**SUPPLIED MATERIAL**.
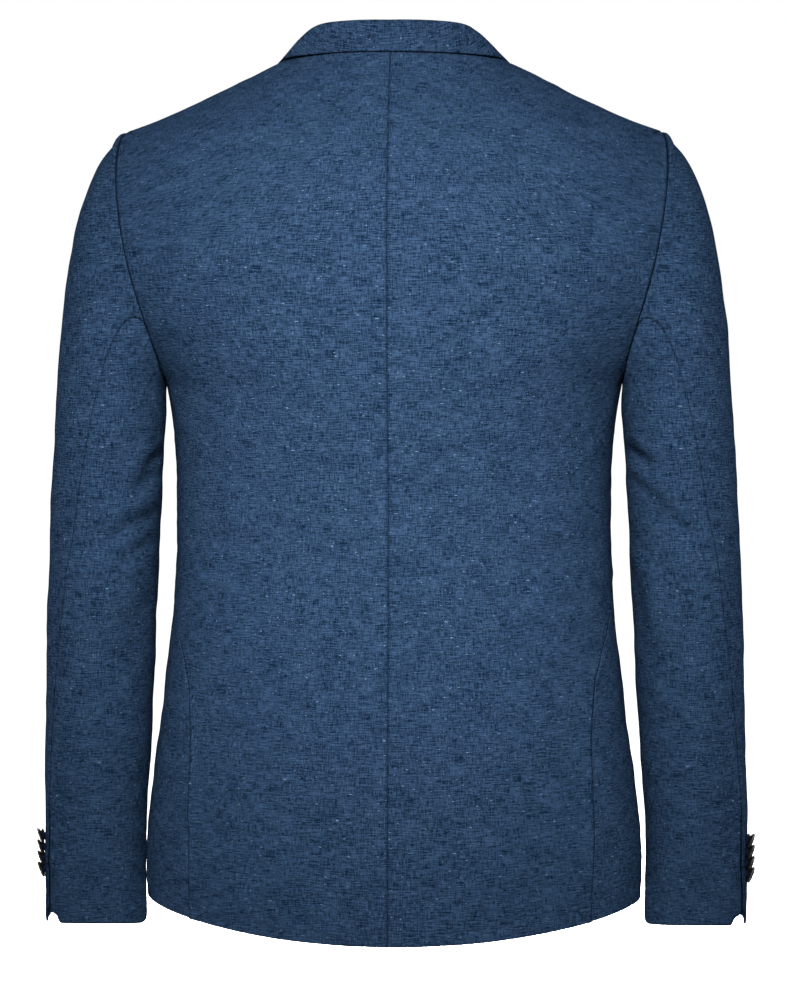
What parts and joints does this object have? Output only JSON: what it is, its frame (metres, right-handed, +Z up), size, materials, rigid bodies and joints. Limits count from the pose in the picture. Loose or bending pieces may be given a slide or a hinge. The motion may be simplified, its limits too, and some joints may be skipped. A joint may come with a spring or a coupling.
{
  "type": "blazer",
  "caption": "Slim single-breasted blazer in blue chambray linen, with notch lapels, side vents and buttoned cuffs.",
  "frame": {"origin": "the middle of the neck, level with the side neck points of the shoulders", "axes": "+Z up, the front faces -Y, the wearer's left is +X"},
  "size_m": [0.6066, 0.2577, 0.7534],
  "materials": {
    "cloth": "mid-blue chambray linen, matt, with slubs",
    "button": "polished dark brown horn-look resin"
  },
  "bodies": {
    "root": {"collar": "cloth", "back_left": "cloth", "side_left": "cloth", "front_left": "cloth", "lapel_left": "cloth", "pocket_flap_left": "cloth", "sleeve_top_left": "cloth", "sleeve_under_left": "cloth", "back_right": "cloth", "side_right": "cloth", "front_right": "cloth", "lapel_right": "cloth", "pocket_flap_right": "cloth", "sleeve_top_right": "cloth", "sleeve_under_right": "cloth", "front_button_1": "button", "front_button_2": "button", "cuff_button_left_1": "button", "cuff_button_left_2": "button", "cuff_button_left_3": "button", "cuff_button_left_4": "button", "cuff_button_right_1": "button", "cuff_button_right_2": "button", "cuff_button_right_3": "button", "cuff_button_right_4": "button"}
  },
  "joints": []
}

**EXERCISE**. Extract the complete data, matching each line exactly.

**EXERCISE RESULT**.
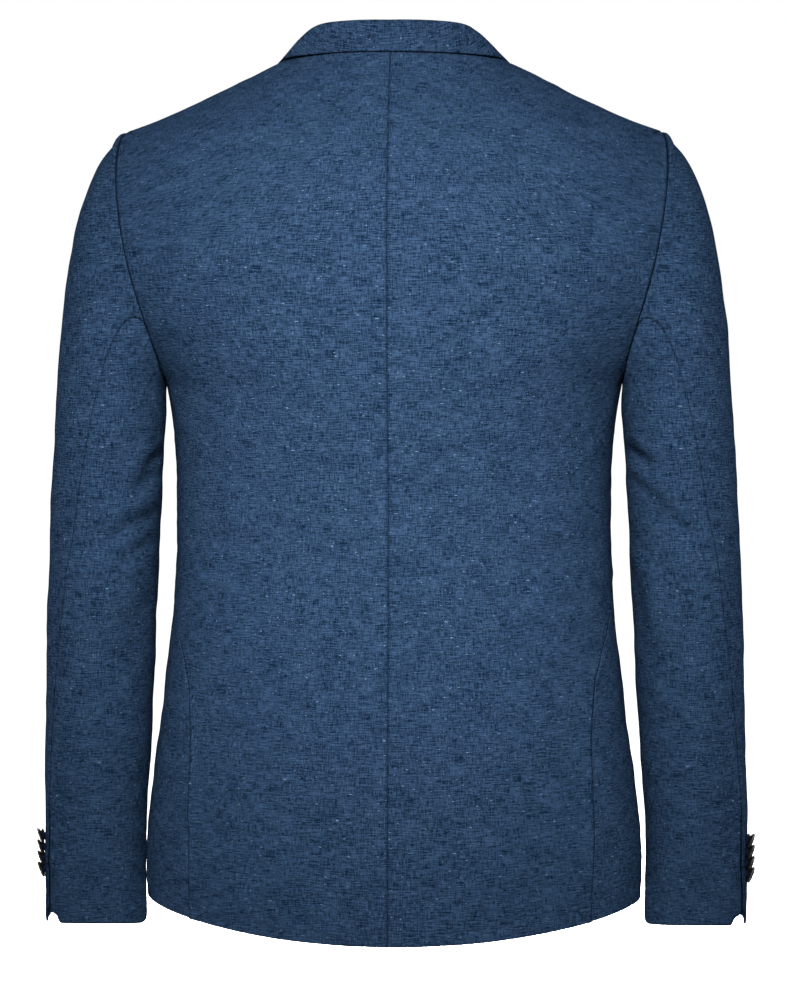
What parts and joints does this object have? Output only JSON: what it is, its frame (metres, right-handed, +Z up), size, materials, rigid bodies and joints. Limits count from the pose in the picture. Loose or bending pieces may be given a slide or a hinge. The motion may be simplified, its limits too, and some joints may be skipped. A joint may come with a spring or a coupling.
{
  "type": "blazer",
  "caption": "Slim single-breasted blazer in blue chambray linen, with notch lapels, side vents and buttoned cuffs.",
  "frame": {"origin": "the middle of the neck, level with the side neck points of the shoulders", "axes": "+Z up, the front faces -Y, the wearer's left is +X"},
  "size_m": [0.6066, 0.2577, 0.7534],
  "materials": {
    "cloth": "mid-blue chambray linen, matt, with slubs",
    "button": "polished dark brown horn-look resin"
  },
  "bodies": {
    "root": {"collar": "cloth", "back_left": "cloth", "side_left": "cloth", "front_left": "cloth", "lapel_left": "cloth", "pocket_flap_left": "cloth", "sleeve_top_left": "cloth", "sleeve_under_left": "cloth", "back_right": "cloth", "side_right": "cloth", "front_right": "cloth", "lapel_right": "cloth", "pocket_flap_right": "cloth", "sleeve_top_right": "cloth", "sleeve_under_right": "cloth", "front_button_1": "button", "front_button_2": "button", "cuff_button_left_1": "button", "cuff_button_left_2": "button", "cuff_button_left_3": "button", "cuff_button_left_4": "button", "cuff_button_right_1": "button", "cuff_button_right_2": "button", "cuff_button_right_3": "button", "cuff_button_right_4": "button"}
  },
  "joints": []
}